**** RECORDS PROVIDED

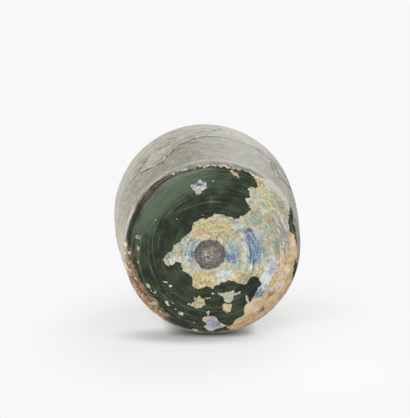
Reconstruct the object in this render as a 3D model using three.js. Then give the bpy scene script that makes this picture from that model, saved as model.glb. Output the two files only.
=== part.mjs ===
// A free-blown glass bottle: a squat body that flares a little from its base to its
// shoulder, a tapering neck and an applied string rim, all one piece of hollow glass.
// Millimetres, +Z up, standing on the ring round its push-up. The origin is the centre
// of that ring.
import * as THREE from 'three';
import { mergeVertices } from 'three/addons/utils/BufferGeometryUtils.js';

// Underside
const BASE_DIAMETER = 89.4;
const HEEL_REACH = 7.6; // from the ring out to the side
const HEEL_HEIGHT = 5.6;
const RING_WIDTH = 4; // the flat ring that the bottle stands on
const PUSH_UP_HEIGHT = 3.5;
const SCAR_DIAMETER = 16; // where the pontil rod was broken off
const SCAR_DEPTH = 0.6;
const SCAR_OFFSET_X = -1.2;
const SCAR_OFFSET_Y = 3.3; // the rod was stuck on a little off centre
const BASE_WALL = 6;

// Body and shoulder
const BODY_DIAMETER = 97.5;
const BELLY_HEIGHT = 81; // where the body is widest
const SHOULDER_RISE = 34;
const SHOULDER_ROUNDING = 24;
const NECK_SWEEP = 21;
const BODY_WALL = 3.5;

// Neck, string rim and lip
const NECK_ROOT_DIAMETER = 36;
const NECK_TOP_DIAMETER = 28;
const NECK_LENGTH = 73;
const NECK_WALL = 4;
const RIM_HEIGHT = 6;
const RIM_REACH = 2.8;
const RIM_BELOW_MOUTH = 4;
const LIP_ROUNDING = 1;

// Facets
const SIDES = 60;
const PUSH_UP_STEPS = 5;
const HEEL_STEPS = 6;
const BODY_STEPS = 6;
const SHOULDER_STEPS = 10;
const NECK_STEPS = 3;
const RIM_STEPS = 6;

const baseRadius = BASE_DIAMETER / 2;
const bellyRadius = BODY_DIAMETER / 2;
const ringOuter = baseRadius - HEEL_REACH;
const ringInner = ringOuter - RING_WIDTH;
const scarRadius = SCAR_DIAMETER / 2;
const neckRootHeight = BELLY_HEIGHT + SHOULDER_RISE;
const mouthHeight = neckRootHeight + NECK_LENGTH;
const rimTop = mouthHeight - RIM_BELOW_MOUTH;
const rimBottom = rimTop - RIM_HEIGHT;

// A profile's points are (distance from the axis, height).
const at = (radius, height) => new THREE.Vector2(radius, height);

const steps = (count, make) => Array.from({ length: count }, (_, i) => make((i + 1) / count));

// The push-up is a low dome that runs out level at the ring.
const pushUpAt = (radius) =>
  (PUSH_UP_HEIGHT / 2) * (1 + Math.cos((Math.PI * Math.min(radius, ringInner)) / ringInner));

// The side flares most just above the heel and is upright at the belly.
const bodyRadiusAt = (height) => {
  const climb = THREE.MathUtils.inverseLerp(HEEL_HEIGHT, BELLY_HEIGHT, height);
  return baseRadius + (bellyRadius - baseRadius) * Math.sin((Math.PI / 2) * climb);
};

const neckRadiusAt = (height) => {
  const climb = THREE.MathUtils.inverseLerp(neckRootHeight, mouthHeight, height);
  return THREE.MathUtils.lerp(NECK_ROOT_DIAMETER, NECK_TOP_DIAMETER, climb) / 2;
};

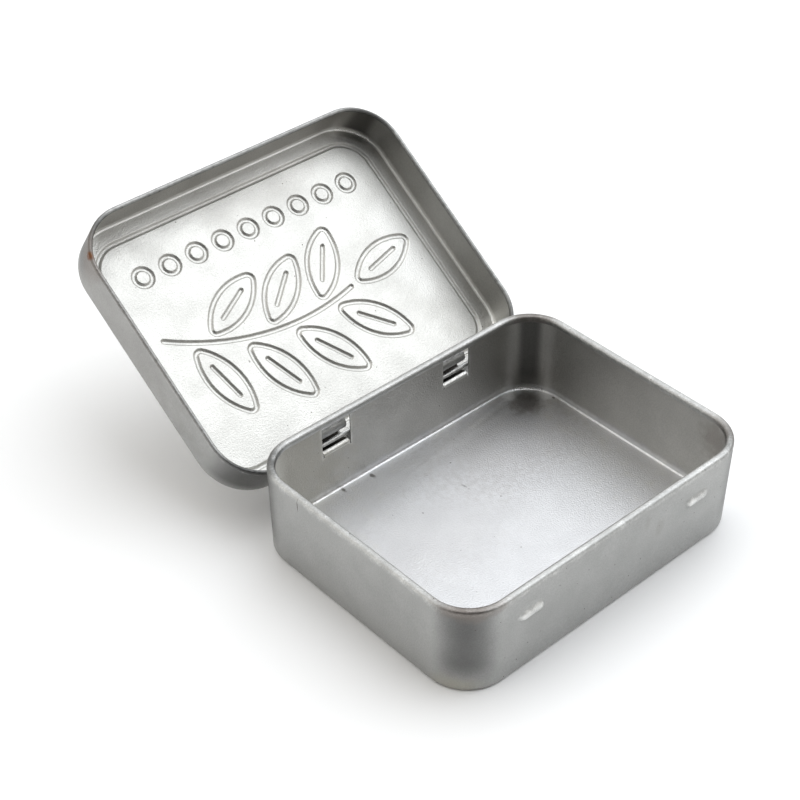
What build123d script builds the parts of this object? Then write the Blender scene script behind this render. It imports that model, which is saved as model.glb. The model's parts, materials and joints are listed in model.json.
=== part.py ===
"""Hinged mint tin: a drawn base and a drawn lid, both of thin tinplate with rolled rims.

Millimetres, +Z up. The origin is the middle of the base's underside. +X runs along the hinge and
+Y points from the front wall to the hinged back wall. The lid is drawn closed over the base and
then swung open about the hinge line, which is how the tin stands at rest.
"""
import os

from build123d import *

# Base: outer sizes at its rim
base_length = 86.0
base_width = 67.7
base_height = 22.5
base_corner_radius = 10.8
base_draft = 0.4  # how far the wall leans in from the rim down to the floor
base_fold_radius = 0.66  # mid-sheet radius of the fold between floor and wall
base_curl_diameter = 1.86
sheet = 0.28

# Lid: its skirt is as much larger than the base as its rim curl and the slack need
lid_slack = 0.4
lid_depth = 10.75
lid_fold_radius = 0.7
lid_curl_diameter = 1.08
lid_opening = 145.4

# Rim curls are rolled inwards through this angle
curl_turn = 270.0
fold_margin = 1.0  # flat strip of floor that each fold carries
cut_overrun = 0.28  # how far a cut starts outside the wall that it goes through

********

▶ [SHORT PROBLEM] Generate an exact reproduction of all entries.

▶ [WRITTEN REPLY]
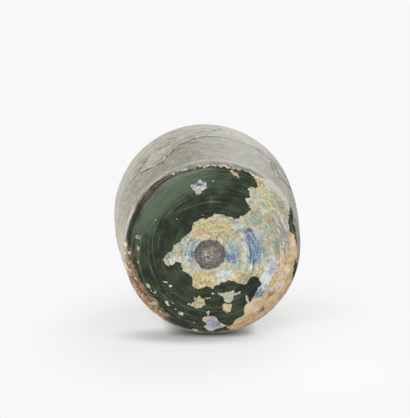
Reconstruct the object in this render as a 3D model using three.js. Then give the bpy scene script that makes this picture from that model, saved as model.glb. Output the two files only.
=== part.mjs ===
// A free-blown glass bottle: a squat body that flares a little from its base to its
// shoulder, a tapering neck and an applied string rim, all one piece of hollow glass.
// Millimetres, +Z up, standing on the ring round its push-up. The origin is the centre
// of that ring.
import * as THREE from 'three';
import { mergeVertices } from 'three/addons/utils/BufferGeometryUtils.js';

// Underside
const BASE_DIAMETER = 89.4;
const HEEL_REACH = 7.6; // from the ring out to the side
const HEEL_HEIGHT = 5.6;
const RING_WIDTH = 4; // the flat ring that the bottle stands on
const PUSH_UP_HEIGHT = 3.5;
const SCAR_DIAMETER = 16; // where the pontil rod was broken off
const SCAR_DEPTH = 0.6;
const SCAR_OFFSET_X = -1.2;
const SCAR_OFFSET_Y = 3.3; // the rod was stuck on a little off centre
const BASE_WALL = 6;

// Body and shoulder
const BODY_DIAMETER = 97.5;
const BELLY_HEIGHT = 81; // where the body is widest
const SHOULDER_RISE = 34;
const SHOULDER_ROUNDING = 24;
const NECK_SWEEP = 21;
const BODY_WALL = 3.5;

// Neck, string rim and lip
const NECK_ROOT_DIAMETER = 36;
const NECK_TOP_DIAMETER = 28;
const NECK_LENGTH = 73;
const NECK_WALL = 4;
const RIM_HEIGHT = 6;
const RIM_REACH = 2.8;
const RIM_BELOW_MOUTH = 4;
const LIP_ROUNDING = 1;

// Facets
const SIDES = 60;
const PUSH_UP_STEPS = 5;
const HEEL_STEPS = 6;
const BODY_STEPS = 6;
const SHOULDER_STEPS = 10;
const NECK_STEPS = 3;
const RIM_STEPS = 6;

const baseRadius = BASE_DIAMETER / 2;
const bellyRadius = BODY_DIAMETER / 2;
const ringOuter = baseRadius - HEEL_REACH;
const ringInner = ringOuter - RING_WIDTH;
const scarRadius = SCAR_DIAMETER / 2;
const neckRootHeight = BELLY_HEIGHT + SHOULDER_RISE;
const mouthHeight = neckRootHeight + NECK_LENGTH;
const rimTop = mouthHeight - RIM_BELOW_MOUTH;
const rimBottom = rimTop - RIM_HEIGHT;

// A profile's points are (distance from the axis, height).
const at = (radius, height) => new THREE.Vector2(radius, height);

const steps = (count, make) => Array.from({ length: count }, (_, i) => make((i + 1) / count));

// The push-up is a low dome that runs out level at the ring.
const pushUpAt = (radius) =>
  (PUSH_UP_HEIGHT / 2) * (1 + Math.cos((Math.PI * Math.min(radius, ringInner)) / ringInner));

// The side flares most just above the heel and is upright at the belly.
const bodyRadiusAt = (height) => {
  const climb = THREE.MathUtils.inverseLerp(HEEL_HEIGHT, BELLY_HEIGHT, height);
  return baseRadius + (bellyRadius - baseRadius) * Math.sin((Math.PI / 2) * climb);
};

const neckRadiusAt = (height) => {
  const climb = THREE.MathUtils.inverseLerp(neckRootHeight, mouthHeight, height);
  return THREE.MathUtils.lerp(NECK_ROOT_DIAMETER, NECK_TOP_DIAMETER, climb) / 2;
};

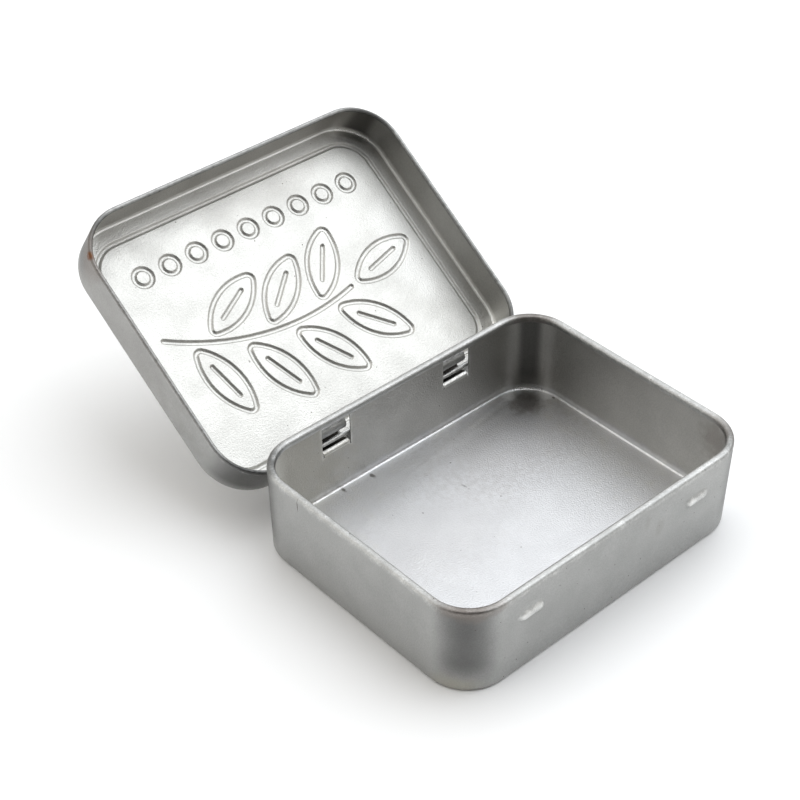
What build123d script builds the parts of this object? Then write the Blender scene script behind this render. It imports that model, which is saved as model.glb. The model's parts, materials and joints are listed in model.json.
=== part.py ===
"""Hinged mint tin: a drawn base and a drawn lid, both of thin tinplate with rolled rims.

Millimetres, +Z up. The origin is the middle of the base's underside. +X runs along the hinge and
+Y points from the front wall to the hinged back wall. The lid is drawn closed over the base and
then swung open about the hinge line, which is how the tin stands at rest.
"""
import os

from build123d import *

# Base: outer sizes at its rim
base_length = 86.0
base_width = 67.7
base_height = 22.5
base_corner_radius = 10.8
base_draft = 0.4  # how far the wall leans in from the rim down to the floor
base_fold_radius = 0.66  # mid-sheet radius of the fold between floor and wall
base_curl_diameter = 1.86
sheet = 0.28

# Lid: its skirt is as much larger than the base as its rim curl and the slack need
lid_slack = 0.4
lid_depth = 10.75
lid_fold_radius = 0.7
lid_curl_diameter = 1.08
lid_opening = 145.4

# Rim curls are rolled inwards through this angle
curl_turn = 270.0
fold_margin = 1.0  # flat strip of floor that each fold carries
cut_overrun = 0.28  # how far a cut starts outside the wall that it goes through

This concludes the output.